→ **WORK TO BE COMPLETED**:
Write out every entry word for word.

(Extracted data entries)
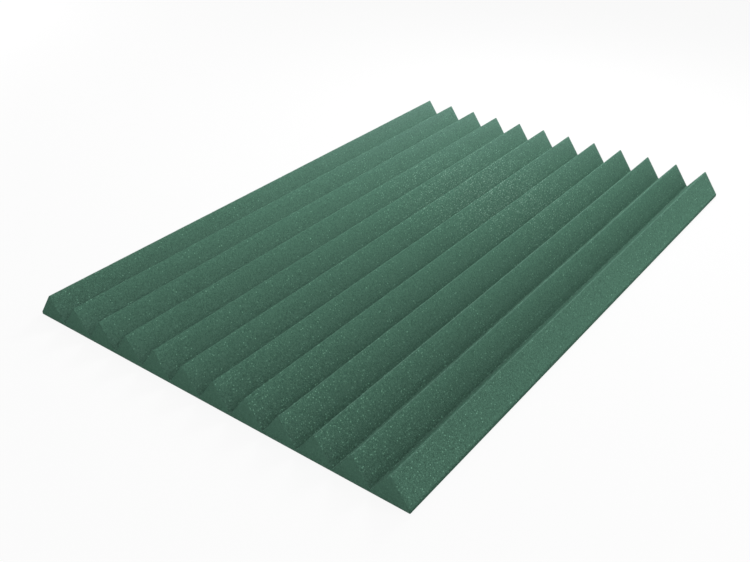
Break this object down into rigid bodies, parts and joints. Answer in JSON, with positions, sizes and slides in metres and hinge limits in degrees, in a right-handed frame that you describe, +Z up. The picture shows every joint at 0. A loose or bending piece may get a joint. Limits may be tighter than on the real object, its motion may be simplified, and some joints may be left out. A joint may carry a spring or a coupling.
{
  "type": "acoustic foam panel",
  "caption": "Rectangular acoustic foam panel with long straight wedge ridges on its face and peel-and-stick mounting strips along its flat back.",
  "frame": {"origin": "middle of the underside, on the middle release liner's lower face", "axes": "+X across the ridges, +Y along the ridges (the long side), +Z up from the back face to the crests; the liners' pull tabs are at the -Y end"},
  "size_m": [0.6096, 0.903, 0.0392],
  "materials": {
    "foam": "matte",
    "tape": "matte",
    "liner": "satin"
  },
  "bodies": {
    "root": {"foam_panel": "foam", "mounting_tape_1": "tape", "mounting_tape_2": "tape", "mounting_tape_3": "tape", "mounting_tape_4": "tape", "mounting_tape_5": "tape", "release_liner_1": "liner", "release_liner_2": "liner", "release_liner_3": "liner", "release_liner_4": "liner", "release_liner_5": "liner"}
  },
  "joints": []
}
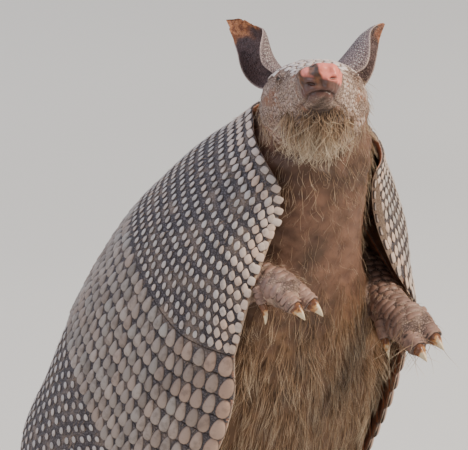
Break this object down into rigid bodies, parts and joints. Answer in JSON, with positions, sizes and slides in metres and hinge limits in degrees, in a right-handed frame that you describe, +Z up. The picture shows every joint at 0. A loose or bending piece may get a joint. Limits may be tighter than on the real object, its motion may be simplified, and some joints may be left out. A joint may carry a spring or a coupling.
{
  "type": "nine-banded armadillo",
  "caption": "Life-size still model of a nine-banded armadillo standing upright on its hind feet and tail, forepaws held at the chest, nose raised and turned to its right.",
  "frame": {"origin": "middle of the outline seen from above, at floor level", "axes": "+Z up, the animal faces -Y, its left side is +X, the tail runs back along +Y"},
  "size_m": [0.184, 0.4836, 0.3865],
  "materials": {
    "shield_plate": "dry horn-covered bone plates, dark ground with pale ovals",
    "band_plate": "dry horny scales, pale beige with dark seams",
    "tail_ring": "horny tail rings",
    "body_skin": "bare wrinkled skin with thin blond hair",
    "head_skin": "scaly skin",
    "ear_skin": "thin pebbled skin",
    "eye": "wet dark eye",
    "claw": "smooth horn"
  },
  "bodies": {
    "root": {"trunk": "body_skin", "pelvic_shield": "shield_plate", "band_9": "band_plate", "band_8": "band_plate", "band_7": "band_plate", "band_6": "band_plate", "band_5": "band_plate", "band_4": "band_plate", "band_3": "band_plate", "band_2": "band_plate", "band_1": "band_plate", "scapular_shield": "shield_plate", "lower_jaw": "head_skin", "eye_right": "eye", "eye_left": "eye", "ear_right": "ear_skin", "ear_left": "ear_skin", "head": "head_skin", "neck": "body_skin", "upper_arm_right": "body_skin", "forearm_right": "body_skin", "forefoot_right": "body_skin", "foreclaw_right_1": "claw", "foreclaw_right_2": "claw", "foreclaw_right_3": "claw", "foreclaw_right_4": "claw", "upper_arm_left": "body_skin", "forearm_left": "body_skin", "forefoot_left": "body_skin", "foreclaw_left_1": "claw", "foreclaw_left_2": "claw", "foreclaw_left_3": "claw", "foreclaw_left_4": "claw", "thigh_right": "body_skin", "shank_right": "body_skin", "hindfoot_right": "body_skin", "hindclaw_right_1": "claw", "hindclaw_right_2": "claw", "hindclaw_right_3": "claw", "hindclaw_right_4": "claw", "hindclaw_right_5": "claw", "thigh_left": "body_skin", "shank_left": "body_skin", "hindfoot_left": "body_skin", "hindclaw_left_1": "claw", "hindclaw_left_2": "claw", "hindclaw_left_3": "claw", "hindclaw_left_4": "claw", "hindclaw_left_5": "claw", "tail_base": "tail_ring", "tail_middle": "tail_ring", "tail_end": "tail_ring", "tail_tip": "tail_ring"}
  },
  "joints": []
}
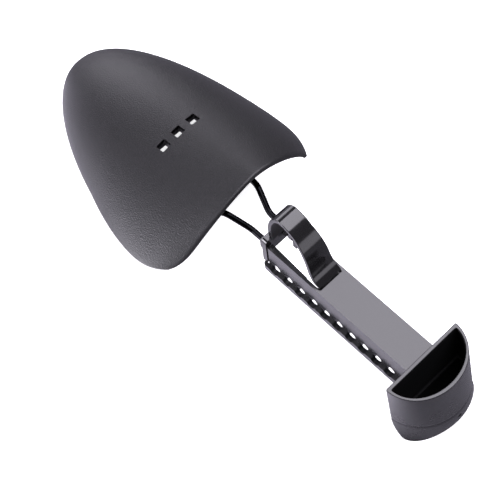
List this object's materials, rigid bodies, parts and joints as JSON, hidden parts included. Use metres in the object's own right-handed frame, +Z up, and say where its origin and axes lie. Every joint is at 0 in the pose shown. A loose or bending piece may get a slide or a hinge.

→ **ANSWER**:
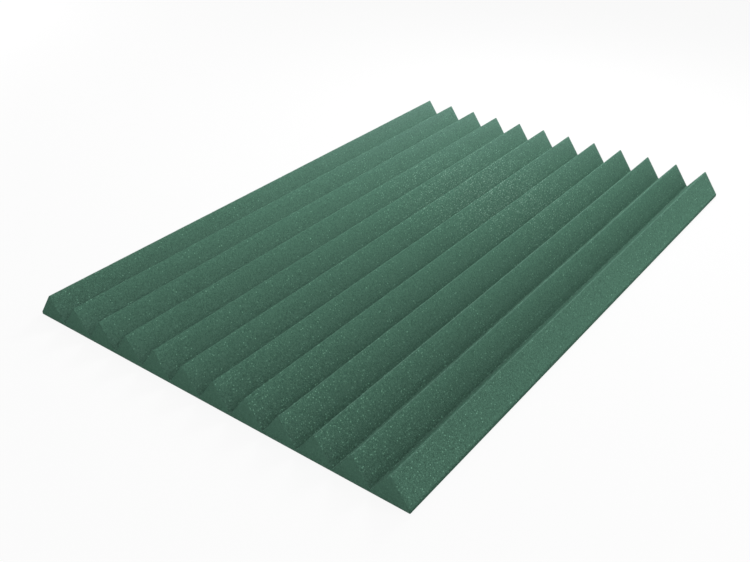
Break this object down into rigid bodies, parts and joints. Answer in JSON, with positions, sizes and slides in metres and hinge limits in degrees, in a right-handed frame that you describe, +Z up. The picture shows every joint at 0. A loose or bending piece may get a joint. Limits may be tighter than on the real object, its motion may be simplified, and some joints may be left out. A joint may carry a spring or a coupling.
{
  "type": "acoustic foam panel",
  "caption": "Rectangular acoustic foam panel with long straight wedge ridges on its face and peel-and-stick mounting strips along its flat back.",
  "frame": {"origin": "middle of the underside, on the middle release liner's lower face", "axes": "+X across the ridges, +Y along the ridges (the long side), +Z up from the back face to the crests; the liners' pull tabs are at the -Y end"},
  "size_m": [0.6096, 0.903, 0.0392],
  "materials": {
    "foam": "matte",
    "tape": "matte",
    "liner": "satin"
  },
  "bodies": {
    "root": {"foam_panel": "foam", "mounting_tape_1": "tape", "mounting_tape_2": "tape", "mounting_tape_3": "tape", "mounting_tape_4": "tape", "mounting_tape_5": "tape", "release_liner_1": "liner", "release_liner_2": "liner", "release_liner_3": "liner", "release_liner_4": "liner", "release_liner_5": "liner"}
  },
  "joints": []
}
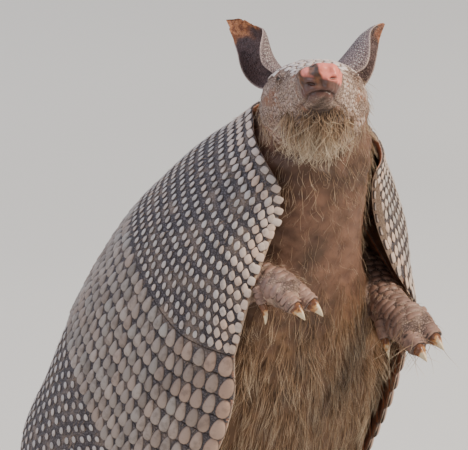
Break this object down into rigid bodies, parts and joints. Answer in JSON, with positions, sizes and slides in metres and hinge limits in degrees, in a right-handed frame that you describe, +Z up. The picture shows every joint at 0. A loose or bending piece may get a joint. Limits may be tighter than on the real object, its motion may be simplified, and some joints may be left out. A joint may carry a spring or a coupling.
{
  "type": "nine-banded armadillo",
  "caption": "Life-size still model of a nine-banded armadillo standing upright on its hind feet and tail, forepaws held at the chest, nose raised and turned to its right.",
  "frame": {"origin": "middle of the outline seen from above, at floor level", "axes": "+Z up, the animal faces -Y, its left side is +X, the tail runs back along +Y"},
  "size_m": [0.184, 0.4836, 0.3865],
  "materials": {
    "shield_plate": "dry horn-covered bone plates, dark ground with pale ovals",
    "band_plate": "dry horny scales, pale beige with dark seams",
    "tail_ring": "horny tail rings",
    "body_skin": "bare wrinkled skin with thin blond hair",
    "head_skin": "scaly skin",
    "ear_skin": "thin pebbled skin",
    "eye": "wet dark eye",
    "claw": "smooth horn"
  },
  "bodies": {
    "root": {"trunk": "body_skin", "pelvic_shield": "shield_plate", "band_9": "band_plate", "band_8": "band_plate", "band_7": "band_plate", "band_6": "band_plate", "band_5": "band_plate", "band_4": "band_plate", "band_3": "band_plate", "band_2": "band_plate", "band_1": "band_plate", "scapular_shield": "shield_plate", "lower_jaw": "head_skin", "eye_right": "eye", "eye_left": "eye", "ear_right": "ear_skin", "ear_left": "ear_skin", "head": "head_skin", "neck": "body_skin", "upper_arm_right": "body_skin", "forearm_right": "body_skin", "forefoot_right": "body_skin", "foreclaw_right_1": "claw", "foreclaw_right_2": "claw", "foreclaw_right_3": "claw", "foreclaw_right_4": "claw", "upper_arm_left": "body_skin", "forearm_left": "body_skin", "forefoot_left": "body_skin", "foreclaw_left_1": "claw", "foreclaw_left_2": "claw", "foreclaw_left_3": "claw", "foreclaw_left_4": "claw", "thigh_right": "body_skin", "shank_right": "body_skin", "hindfoot_right": "body_skin", "hindclaw_right_1": "claw", "hindclaw_right_2": "claw", "hindclaw_right_3": "claw", "hindclaw_right_4": "claw", "hindclaw_right_5": "claw", "thigh_left": "body_skin", "shank_left": "body_skin", "hindfoot_left": "body_skin", "hindclaw_left_1": "claw", "hindclaw_left_2": "claw", "hindclaw_left_3": "claw", "hindclaw_left_4": "claw", "hindclaw_left_5": "claw", "tail_base": "tail_ring", "tail_middle": "tail_ring", "tail_end": "tail_ring", "tail_tip": "tail_ring"}
  },
  "joints": []
}
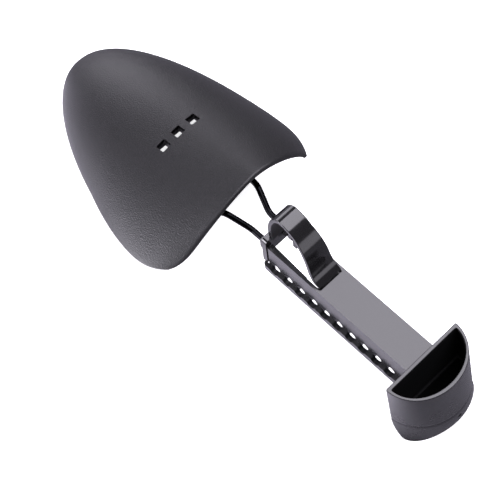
List this object's materials, rigid bodies, parts and joints as JSON, hidden parts included. Use metres in the object's own right-handed frame, +Z up, and say where its origin and axes lie. Every joint is at 0 in the pose shown. A loose or bending piece may get a slide or a hinge.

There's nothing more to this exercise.